Pour n’avoir plus la même valeur politique aujourd’hui, la découverte de M. Tastu n’en est pas moins intéressante, et si j’avais quelque voix au chapitre des fonds destinés aux lettres par le gouvernement français, je procurerais à ce bibliographe les moyens de la compléter.

Il importe assez peu aujourd’hui, j’en conviens, de s’assurer de l’origine française de Napoléon. Ce grand capitaine, qui, dans mes idées (j’en demande bien pardon à la mode), n’est pas un si grand prince, mais qui, de sa nature personnelle, était certes un grand homme, a bien su se faire adopter par la France, et la postérité ne lui demandera pas si ses ancêtres furent Florentins, Corses, Majorquins ou Languedociens ; mais l’histoire sera toujours intéressée à lever le voile qui couvre cette race prédestinée, où Napoléon n’est certes pas un accident fortuit, un fait isolé. Je suis sûr qu’en cherchant bien, on trouverait dans les générations antérieures de cette famille des hommes ou des femmes dignes d’une telle descendance, et ici les blasons, ces insignes dont la loi d’égalité a fait justice, mais dont l’historien doit toujours tenir compte, comme de monuments très-significatifs, pourraient bien jeter quelque lumière sur la destinée guerrière ou ambitieuse des anciens Bonaparte.

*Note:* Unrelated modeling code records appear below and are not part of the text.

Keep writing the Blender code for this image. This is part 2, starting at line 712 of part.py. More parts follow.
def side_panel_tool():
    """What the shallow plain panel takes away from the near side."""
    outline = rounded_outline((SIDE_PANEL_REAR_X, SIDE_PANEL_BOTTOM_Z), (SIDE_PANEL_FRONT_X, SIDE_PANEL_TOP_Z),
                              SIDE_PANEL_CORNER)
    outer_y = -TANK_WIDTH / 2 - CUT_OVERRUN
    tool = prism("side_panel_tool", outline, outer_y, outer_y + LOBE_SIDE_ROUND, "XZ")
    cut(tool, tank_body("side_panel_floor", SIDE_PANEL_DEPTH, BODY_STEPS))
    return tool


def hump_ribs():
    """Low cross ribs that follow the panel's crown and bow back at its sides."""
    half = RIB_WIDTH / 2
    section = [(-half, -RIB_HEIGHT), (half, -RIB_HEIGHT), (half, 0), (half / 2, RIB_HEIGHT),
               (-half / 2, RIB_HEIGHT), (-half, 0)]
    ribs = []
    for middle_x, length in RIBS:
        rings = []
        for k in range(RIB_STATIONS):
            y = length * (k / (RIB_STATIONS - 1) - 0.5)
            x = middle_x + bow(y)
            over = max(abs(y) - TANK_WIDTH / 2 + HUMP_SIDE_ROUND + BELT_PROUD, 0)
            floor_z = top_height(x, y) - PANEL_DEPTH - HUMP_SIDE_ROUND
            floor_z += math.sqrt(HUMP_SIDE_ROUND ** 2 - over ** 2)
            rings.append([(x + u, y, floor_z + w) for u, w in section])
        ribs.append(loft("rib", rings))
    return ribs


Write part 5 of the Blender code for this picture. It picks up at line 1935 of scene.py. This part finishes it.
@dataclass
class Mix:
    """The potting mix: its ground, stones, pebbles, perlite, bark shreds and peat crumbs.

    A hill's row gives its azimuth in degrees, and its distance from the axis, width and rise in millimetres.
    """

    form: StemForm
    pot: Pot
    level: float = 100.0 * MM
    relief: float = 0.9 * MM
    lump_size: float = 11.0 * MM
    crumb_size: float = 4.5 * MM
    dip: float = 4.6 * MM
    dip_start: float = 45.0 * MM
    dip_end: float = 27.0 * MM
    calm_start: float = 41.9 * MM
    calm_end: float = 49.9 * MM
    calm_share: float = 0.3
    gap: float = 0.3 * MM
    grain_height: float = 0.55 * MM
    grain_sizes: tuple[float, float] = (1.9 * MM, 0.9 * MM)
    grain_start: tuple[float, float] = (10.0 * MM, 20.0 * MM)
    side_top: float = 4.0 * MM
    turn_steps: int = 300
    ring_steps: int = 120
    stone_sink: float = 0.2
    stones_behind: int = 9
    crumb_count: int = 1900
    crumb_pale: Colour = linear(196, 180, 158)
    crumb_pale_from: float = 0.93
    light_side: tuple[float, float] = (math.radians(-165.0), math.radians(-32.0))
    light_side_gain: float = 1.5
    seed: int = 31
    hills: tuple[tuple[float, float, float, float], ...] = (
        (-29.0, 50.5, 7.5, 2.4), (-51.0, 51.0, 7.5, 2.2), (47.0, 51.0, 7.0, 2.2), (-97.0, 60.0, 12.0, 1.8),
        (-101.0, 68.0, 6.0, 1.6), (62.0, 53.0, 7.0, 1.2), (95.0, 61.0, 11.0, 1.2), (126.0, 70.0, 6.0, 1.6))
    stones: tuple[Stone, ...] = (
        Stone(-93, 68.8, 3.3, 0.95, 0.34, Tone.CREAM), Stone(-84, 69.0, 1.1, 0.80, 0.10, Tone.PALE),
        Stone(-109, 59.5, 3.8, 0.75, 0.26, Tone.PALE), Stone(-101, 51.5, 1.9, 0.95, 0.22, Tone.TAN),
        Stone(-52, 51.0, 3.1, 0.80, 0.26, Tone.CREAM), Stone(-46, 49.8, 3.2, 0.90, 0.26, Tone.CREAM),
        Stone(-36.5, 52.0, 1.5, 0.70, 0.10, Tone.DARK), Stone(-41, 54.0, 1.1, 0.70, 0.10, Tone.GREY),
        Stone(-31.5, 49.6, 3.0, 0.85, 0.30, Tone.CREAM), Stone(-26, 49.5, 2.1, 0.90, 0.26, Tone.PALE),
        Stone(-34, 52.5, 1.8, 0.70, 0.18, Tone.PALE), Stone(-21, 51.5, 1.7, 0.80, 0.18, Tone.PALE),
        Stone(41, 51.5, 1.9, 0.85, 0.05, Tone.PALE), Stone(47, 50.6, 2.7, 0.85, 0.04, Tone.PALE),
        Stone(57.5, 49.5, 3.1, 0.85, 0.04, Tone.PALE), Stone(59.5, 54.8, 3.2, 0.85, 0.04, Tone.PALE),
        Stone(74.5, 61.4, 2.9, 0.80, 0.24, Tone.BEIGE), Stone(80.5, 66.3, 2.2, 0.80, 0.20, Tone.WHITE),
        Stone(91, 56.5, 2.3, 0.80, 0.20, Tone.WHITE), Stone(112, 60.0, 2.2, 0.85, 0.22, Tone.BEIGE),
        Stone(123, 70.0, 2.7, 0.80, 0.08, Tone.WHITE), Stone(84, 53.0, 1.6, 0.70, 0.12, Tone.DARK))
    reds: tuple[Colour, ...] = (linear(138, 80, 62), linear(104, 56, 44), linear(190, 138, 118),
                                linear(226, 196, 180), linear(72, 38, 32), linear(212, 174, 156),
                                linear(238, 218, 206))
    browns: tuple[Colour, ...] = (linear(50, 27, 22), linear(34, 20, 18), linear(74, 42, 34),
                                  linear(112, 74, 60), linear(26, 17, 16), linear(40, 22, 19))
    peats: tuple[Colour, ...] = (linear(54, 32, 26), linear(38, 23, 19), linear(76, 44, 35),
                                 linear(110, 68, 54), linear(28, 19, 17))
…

En effet, jamais écu fut-il plus fier et plus symbolique que celui de ces chevaliers majorquins ? Ce lion dans l’attitude du combat, ce ciel parsemé d’étoiles d’où cherche à se dégager l’aigle prophétique, n’est-ce pas comme l’hiéroglyphe mystérieux d’une destinée peu commune ? Napoléon, qui aimait la poésie des étoiles avec une sorte de superstition, et qui donnait l’aigle pour blason à la France, avait-il donc connaissance de son écu majorquin, et, n’ayant pu remonter jusqu’à la source présumée des Bonpar provençaux, gardait-il le silence sur ses aïeux espagnols ? C’est le sort des grands hommes, après leur mort, de voir les nations se disputer leurs berceaux ou leurs tombes.

BONAPART.
(Tiré d’un armorial MS., contenant les blasons des principales familles de Mallorca, etc., etc. Le MS. appartenait à D. Juan Dameto cronista de Mallorca, mort en 1633, et se conserve dans la bibliothèque du comte de Montenegro. Le MS. est du seizième siècle.)


Mallorca, 20 septembre 1837.
M. TASTU.


PROVAS DE PERA FORTUNY A 13 DE JUNY DE 1549.


No 1.
FORTUNY,
SON PARE, SOLAR DE MALLORCA.

FORTUNY,

Son père, ancienne maison noble de Mallorca.

Camp de plata, cinq torteus negres, en dos, dos, y un.

Champ d’argent, cinq tourteaux de sable, deux, deux et un.


No 2.
COS,
SA MARE, SOLAR DE MALLORCA.

COS,

Sa mère, maison noble de Mallorca.

Camp vermell ; un os de or, portant una flor de lliri sobre lo cap, del mateix.

Champ de gueules, ours d’or couronné d’une fleur de lis de même.


No 3.
BONAPART,
SA AVIA PATERNA, SOLAR DE MALORCA.

BONAPART,

Son aïeule paternelle, ancienne maison noble de Mallorca.

Ici manquait l’explication du blason : les différences proviennent de celui qui a peint ce nobiliaire : il n’a pas tenu compte qu’il décalquait ; d’ailleurs il a manqué d’exactitude.


No 4.
GARI,
SA AVIA MATERNA, SOLAR DE MALLORCA.

GARI,

Son aïeule maternelle, ancienne maison noble de Mallorca.

Partit en pal, primer vermell, ad tres torres de plata, en dos, y una ; segon blau, ab tres faxas ondeades, de plata.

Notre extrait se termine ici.